Tunisian contagion
January 22, 2011Police clashed with pro-democracy protesters in the Algerian capital Algiers on Saturday, leaving multiple casualties, as they blocked a march on parliament that had fueled fears of Tunisia-style unrest.
The opposition said at least 42 people had been injured during the clashes, including two seriously. The Interior Ministry put the number of injured at 19, including 11 protestors or passers-by, and eight police.
Said Sadi, the head of the opposition Rally for Culture and Democracy (RCD), said the protest was organized in defiance of a government ban.
Around 300 people had gathered for the rally, intending to march from the city's Place de la Concorde to the parliament building, but they were quickly blockaded by police armed with batons and tear gas, which prevented the group from moving for six hours before it dispersed.
The Algerian League for the Defense of Human Rights (LADDH) said Saturday the blanket government ban on peaceful protest could cause social upheaval in the North African country.
"The fact of banning peaceful marches undertaken by the parties and civil society is leading us towards an explosion," the group's president Mostefa Bouchachi told the AFP news agency.
Arab unrest
As unrest continued to simmer in Algeria, hundreds of Yemeni students held protests at Sanaa University, with some calling for the president to step down, and others for him to stay in office.
Protesters have frequently called for an end to President Ali Abdullah Saleh's decades-long rule since the Tunisian uprising.
"No to inheritance, no to extension, learn from the Jasmine Revolution," read a banner carried by the students, in reference to the events in Tunisia that have become known by that name.

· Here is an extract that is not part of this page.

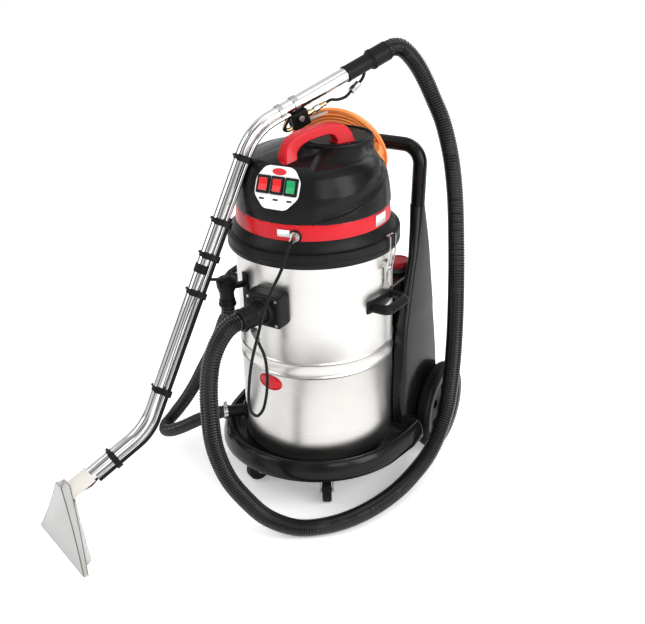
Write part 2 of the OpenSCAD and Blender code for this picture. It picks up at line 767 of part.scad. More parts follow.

Saleh was reelected in September 2006 for a seven-year mandate. A draft amendment of the constitution, under discussion in parliament despite opposition protests, could further stretch his tenure by allowing a lifelong mandate.
In Egypt, a national day of action is scheduled for next Tuesday by opponents of the 29-year regime led by President Hosni Mubarak.
"If the Tunisians have done it, Egyptians should get there too," Mohammed ElBaradei, a leading opposition figure and 2005 Nobel Peace Prize winner, told German news magazine Der Spiegel for an interview to be published Monday.
Police join protesters
Meanwhile, in Tunisia interim Prime Minister Mohamed Ghannouchi hosted cabinet meetings at his office in the capital, Tunis, on Saturday.
Thousands of people rallied, calling on their new government to quit because of its inclusion of old regime figures in key posts, including Ghannouchi as well as the defense, interior and foreign ministers.
It comes in the midst of a three-day mourning period for scores killed in the popular revolt that toppled the regime.
Demonstrators in Tunis were joined by hundreds of police officers, who said they were not responsible for the bloody crackdown against protests that ultimately led to the ousting of President Zine El Abidine Ben Ali.
Some of the officers briefly blocked a car carrying interim President Foued Mebazaa, the speaker of parliament, but it was later allowed to pass.
Public assemblies of more than three people are officially banned under a state of emergency that remains in place along with a nighttime curfew.
Also Saturday, a protest march backed by the main UGTT trade union, which has played an instrumental role in the recent upheaval, set off from central Tunisia headed for the capital with hundreds of local residents taking part in a bid to topple the interim government .
The demonstrators called their protest a "Caravan of Liberation" and spent their first night in the town of Regueb, 265 kilometers south of Tunis, and said their march would gain momentum as it moved toward the capital.